The very first article I ever wrote for a newspaper started off with the tall tales I had been told about mosquitoes in the Yukon. It seems this past week those tall tales seem to be somewhat coming true in the Cariboo.
I drove out to Pressy Lake and interviewed some mushroom pickers and I honestly think the bugs were less bad there than at my house.
After my son goes to bed, my wife’s been sitting in the bed with him reading, just to swat the bugs (before the cold snap he was starting to look a little like he had chicken pox). He’d been having a particularly rough go of it anyways, with a wasp coming down the chimney and stinging him in the thumb.
The whole situation is something a bit from a nightmare. It’s turned our house into a bit of a prison. Our house is old, or at least old for what it is. The consequence of which is that I’ve duct taped the doors. The other day, in a frenzy from my car to the house, I’d forgotten I had duct taped them and took several shots trying to bust it open before I remembered and went in another way.

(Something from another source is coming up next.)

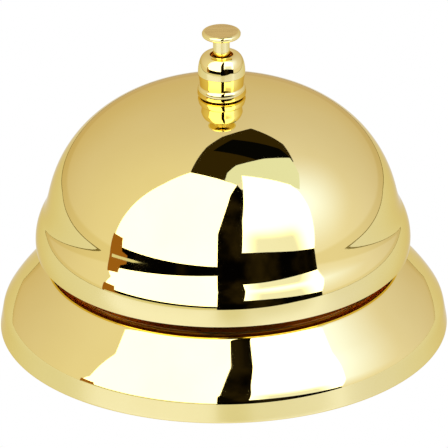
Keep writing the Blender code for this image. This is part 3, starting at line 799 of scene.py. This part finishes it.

In another instance, I made it into the car but brought dozens of mosquitoes with me, spending a whole two hours of driving time swatting them before getting back to an acceptable level. It got a little gross actually with multiple dead mosquitoes on the windows, windscreen, dashboard, passenger seat and just about everywhere else. Although I’m sure my wife would tell you “a little gross” is a perpetual state for my car. In fact, the opulence of dead bloodsuckers is a good indication of my affinity for them.
My son, on the other hand, doesn’t care about the mosquitoes at all: he doesn’t scratch his bumps and doesn’t seem too bothered by them. He really only cared about one thing: going outside, something we haven’t been obliging much.
Much to my dismay, I had just recently bought some fruit trees and was forced to spend some time outside digging holes, mixing soil and watering them.
I’m pretty sure if the first plague had been mosquitoes, Moses would have been done with the Egyptians a lot faster. Which brings me back to the Yukon, in Egypt darkness for three days was considered a plague, up there that’s a miraculously short winter.